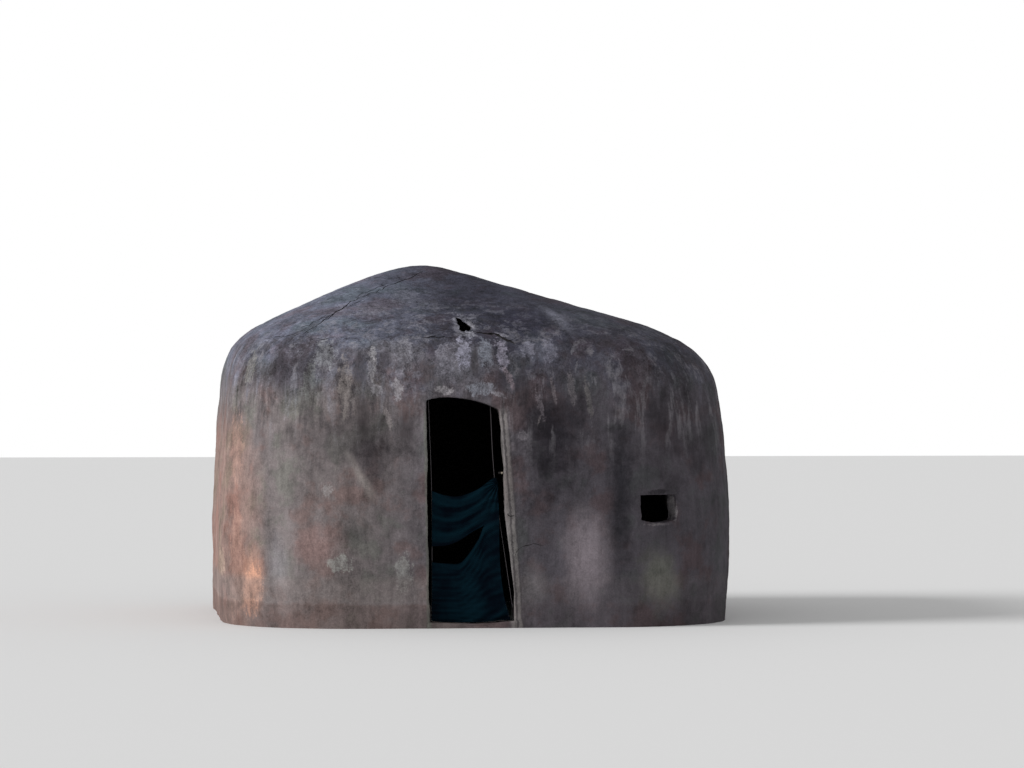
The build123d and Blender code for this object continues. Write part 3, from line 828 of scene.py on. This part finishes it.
stains = [
    # pale smears on the roof and down from the eaves
    {"at": (-0.55, 2.17), "size": (0.11, 0.11), "tone": tone(110, 111, 122), "amount": 0.5},
    {"at": (-1.076, 1.8), "size": (0.085, 0.13), "tone": tone(128, 129, 133), "amount": 0.75},
    {"at": (-0.945, 1.58), "size": (0.055, 0.27), "tone": tone(130, 123, 120), "amount": 0.7},
    {"at": (-0.765, 1.72), "size": (0.036, 0.15), "tone": tone(140, 137, 140), "amount": 0.75},
    {"at": (-0.76, 1.81), "size": (0.022, 0.06), "tone": tone(158, 156, 160), "amount": 0.75},
    {"at": (-0.556, 1.79), "size": (0.075, 0.12), "tone": tone(132, 130, 137), "amount": 0.7},
    {"at": (-0.285, 1.76), "size": (0.07, 0.15), "tone": tone(122, 120, 129), "amount": 0.65},
    {"at": (-0.18, 2.000), "size": (0.09, 0.07), "turn": -20, "tone": tone(128, 128, 138), "amount": 0.6},
    {"at": (-0.122, 1.99), "size": (0.024, 0.046), "turn": -40, "tone": tone(148, 146, 154), "amount": 0.8},
    {"at": (-0.145, 1.925), "size": (0.07, 0.028), "tone": tone(150, 150, 160), "amount": 0.75},
    {"at": (-0.165, 1.815), "size": (0.066, 0.15), "tone": tone(142, 141, 156), "amount": 0.9},
    {"at": (-0.021, 1.803), "size": (0.058, 0.12), "tone": tone(122, 126, 136), "amount": 0.75},
    {"at": (0.084, 1.79), "size": (0.05, 0.14), "turn": -8, "tone": tone(140, 136, 150), "amount": 0.85},
    {"at": (0.128, 1.65), "size": (0.028, 0.11), "turn": -24, "tone": tone(148, 134, 141), "amount": 0.55},
    {"at": (-0.045, 1.57), "size": (0.11, 0.058), "tone": tone(136, 139, 149), "amount": 0.7},
    {"at": (-0.3, 1.56), "size": (0.075, 0.036), "tone": tone(152, 148, 152), "amount": 0.8},
    {"at": (0.07, 1.53), "size": (0.07, 0.018), "turn": 24, "tone": tone(134, 130, 136), "amount": 0.7},
    {"at": (0.26, 1.83), "size": (0.05, 0.075), "turn": 20, "tone": tone(126, 125, 138), "amount": 0.6},
    {"at": (0.4, 1.82), "size": (0.06, 0.09), "tone": tone(118, 117, 130), "amount": 0.55},
    {"at": (0.085, 1.925), "size": (0.05, 0.016), "turn": 20, "tone": tone(142, 140, 150), "amount": 0.7},
    {"at": (0.335, 1.475), "size": (0.026, 0.15), "turn": -14, "tone": tone(122, 114, 120), "amount": 0.6},
    {"at": (0.425, 1.56), "size": (0.018, 0.12), "turn": -10, "tone": tone(116, 108, 112), "amount": 0.6},
    {"at": (0.545, 1.58), "size": (0.03, 0.15), "turn": -6, "tone": tone(112, 106, 110), "amount": 0.6},
    {"at": (0.66, 1.5), "size": (0.026, 0.15), "turn": -10, "tone": tone(110, 106, 105), "amount": 0.5},
    {"at": (0.33, 1.36), "size": (0.012, 0.06), "turn": 14, "tone": tone(124, 116, 118), "amount": 0.6},
    {"at": (0.226, 1.26), "size": (0.045, 0.034), "turn": -30, "tone": tone(126, 121, 126), "amount": 0.5},
    {"at": (-0.6, 1.57), "size": (0.042, 0.08), "tone": tone(150, 147, 152), "amount": 0.75},
    {"at": (-0.74, 1.56), "size": (0.048, 0.05), "tone": tone(146, 143, 148), "amount": 0.7},
    {"at": (-0.665, 1.38), "size": (0.026, 0.11), "turn": -20, "tone": tone(150, 142, 142), "amount": 0.65},
    {"at": (-0.905, 1.53), "size": (0.024, 0.17), "turn": -12, "tone": tone(136, 129, 128), "amount": 0.6},
    {"at": (-1.18, 1.64), "size": (0.05, 0.15), "turn": 6, "tone": tone(108, 110, 108), "amount": 0.5},
    {"at": (-1.56, 1.7), "size": (0.034, 0.15), "turn": 14, "tone": tone(124, 122, 116), "amount": 0.55},
    # dark runs between them
    {"at": (-0.85, 1.7), "size": (0.05, 0.15), "tone": tone(66, 60, 64), "amount": 0.65},
    {"at": (-0.67, 1.77), "size": (0.04, 0.08), "tone": tone(70, 66, 73), "amount": 0.6},
    {"at": (-0.83, 1.4), "size": (0.055, 0.19), "turn": -6, "tone": tone(64, 58, 60), "amount": 0.6},
    {"at": (-0.54, 1.32), "size": (0.065, 0.14), "tone": tone(66, 60, 63), "amount": 0.55},
    {"at": (-0.405, 1.68), "size": (0.07, 0.11), "tone": tone(74, 65, 66), "amount": 0.65},
    {"at": (-0.094, 1.73), "size": (0.034, 0.13), "tone": tone(62, 57, 60), "amount": 0.75},
    {"at": (0.035, 1.78), "size": (0.018, 0.08), "turn": -10, "tone": tone(70, 64, 68), "amount": 0.6},
    {"at": (0.078, 1.62), "size": (0.05, 0.08), "tone": tone(56, 53, 61), "amount": 0.6},
    {"at": (-1.36, 1.7), "size": (0.08, 0.16), "tone": tone(66, 61, 68), "amount": 0.5},
    {"at": (0.22, 1.56), "size": (0.065, 0.16), "tone": tone(48, 45, 49), "amount": 0.7},
    {"at": (0.5, 1.36), "size": (0.075, 0.2), "tone": tone(46, 44, 50), "amount": 0.5},
    # low on the walls
    {"at": (-1.06, 0.905), "size": (0.045, 0.05), "tone": tone(148, 144, 144), "amount": 0.7},
    {"at": (-0.56, 0.36), "size": (0.07, 0.15), "tone": tone(142, 142, 139), "amount": 0.75},
    {"at": (-0.974, 0.426), "size": (0.095, 0.075), "tone": tone(150, 150, 146), "amount": 0.8},
    # painted warm sunlight down the lit left corner, brightest at its foot
    {"at": (-1.55, 0.26), "size": (0.085, 0.2), "turn": 4, "tone": tone(204, 152, 126), "amount": 0.7},
    {"at": (-1.65, 0.42), "size": (0.06, 0.45), "tone": tone(158, 128, 116), "amount": 0.5},
    {"at": (-1.65, 1.2), "size": (0.06, 0.3), "tone": tone(160, 128, 116), "amount": 0.5},
    {"at": (-1.75, 0.45), "size": (0.03, 0.11), "tone": tone(172, 150, 136), "amount": 0.7},
    # the window's dark brow, painted shade under its head; its pale sill lip and right reveal, painted light
    {"at": (1.12, 0.89), "size": (0.12, 0.02), "turn": -5, "tone": tone(34, 32, 35), "amount": 0.85},
    {"at": (1.105, 0.676), "size": (0.09, 0.012), "tone": tone(128, 122, 124), "amount": 0.6},
    {"at": (1.21, 0.78), "size": (0.04, 0.095), "tone": tone(132, 128, 130), "amount": 0.8},
    # the doorway's trodden sill
    {"at": (-0.11, 0.036), "size": (0.3, 0.018), "tone": tone(150, 142, 138), "amount": 0.8},
]
for stain in broadStains + stains:
    stain["place"] = onSkin(*stain["at"])
    stain.setdefault("turn", 0)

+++

- To do
Isolate the lines that hold the word "from" and copy all of them.

- Output of the task
The build123d and Blender code for this object continues. Write part 3, from line 828 of scene.py on. This part finishes it.
    # pale smears on the roof and down from the eaves